True, citizens should be able to challenge their representative bodies without fear of financial backlash. It's also true that Auckland City Council officers are in desperate need of dictionaries so as to teach them the meaning of the word "consultation". Too often, consultations phases are treated almost as mere formalities - a necessary evil to be endured on the way to doing what they want to do. Master plans and policies (the dreaded "p" word) tend to override public expectations and, at times, common sense (traffic lights in Princes Street for example).

That said, this is in no way the thin end of the wedge. All we're talking about are a few trees being replaced by other trees. I wonder if the outraged brigade would be any less outraged if the replacement trees were not natives?

I know this is the silly season, but surely there's a limit lying somewhere well before the point we're at now!

From far-off Singapore, Greg Wood reports that reading of the tree panic:

… makes me want to come home just so I can drive around town with a huge PA over which I can plead "People, please, get a LIFE. Recognise you live in what could be the most unique country in the world, respect that fact, and use it; perhaps pull your heads out of your arses and expend some energy on creating something good instead of complaining about other people's efforts, you bloody CORONATION STREETERS..."

Sorry, ranting... but seriously, every day, I get in a taxi and talk to some poor old Uncle who's sentenced to live and die in Singapore by a system that locks his life's savings up in a tricky government scheme, and when he asks "Where you from ah?" and I say, well, originally New Zealand, there's always - *always* - a sigh from him and a palpable wistfulness. That's the country I want to return to: vibrant, green, original, open, exciting, interesting, dynamic, accepting, forward-looking -- not some Leighton Smith ratings-driven bullshit-spaghetti-junction where everyone is too PC to take a crap, yet so un-PC it gives me the shits.

[sings, "We don't know how lucky we are..."; goes to work.]

Euan Mason, Associate Professor at the University of Canterbury's NZ School of Forestry was more circumspect:

Personally I'd welcome more indigenous greenery in our landscapes and cities, but there are aspects of this that look like shades of gray. Firstly, Graham Platt is probably closer to the truth than Graham Ikin.

We cannot know whether or not Mr Ikin has been influenced by a desire to get the tree replacement contract, but it would be wise to seek opinions from truly independent people.

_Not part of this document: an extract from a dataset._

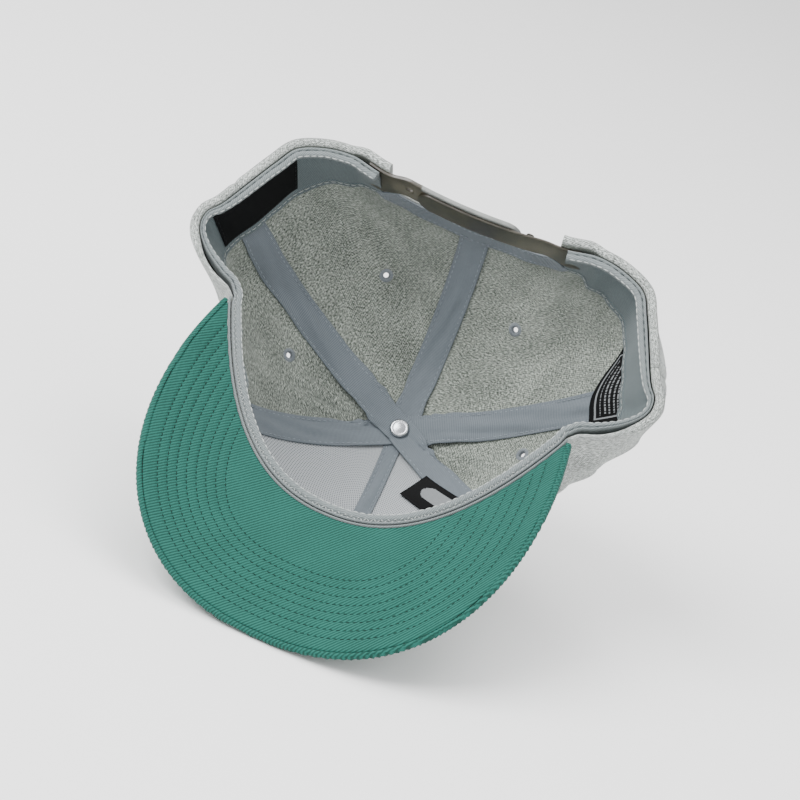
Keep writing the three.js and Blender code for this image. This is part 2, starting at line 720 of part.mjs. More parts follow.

Secondly, Mr Platt is right to point out that it takes time to acquire trees of significant size, and large urban trees are often valued very highly indeed. However, it appears that people are using the issue to snipe at Dick Hubbard, and with that objective they'll reach for just about any ammunition they can find, no matter how unreliable the source might be.

Lastly, we are losing sight of the real issue, which is, "What sort of urban landscapes do we want, and what are the costs of change?" One of the costs of change would be a reduction in greenery while native trees slowly grew, and I suspect the artist's impressions of the development, uninspiring as they are, would not be realised for several years. Some sort of phased conversion to native plants, if that's what people want, would make better sense.

And Nat Curnow, who knows a bit about trees, said just this:

The council planners need to consult a gardener and Leighton Smith needs to consult a therapist.

And finally, thanks to Adam Bogacki for drawing my attention to this admirably concise explanation of what's wrong with the Blair government's out-of-control Anti-Social Behaviour Order system, which is effectively a scheme for creating new, bespoke criminal offences, on demand. Communitarianism always sounds nice in principle: it can just very easily get creepy as hell in practice.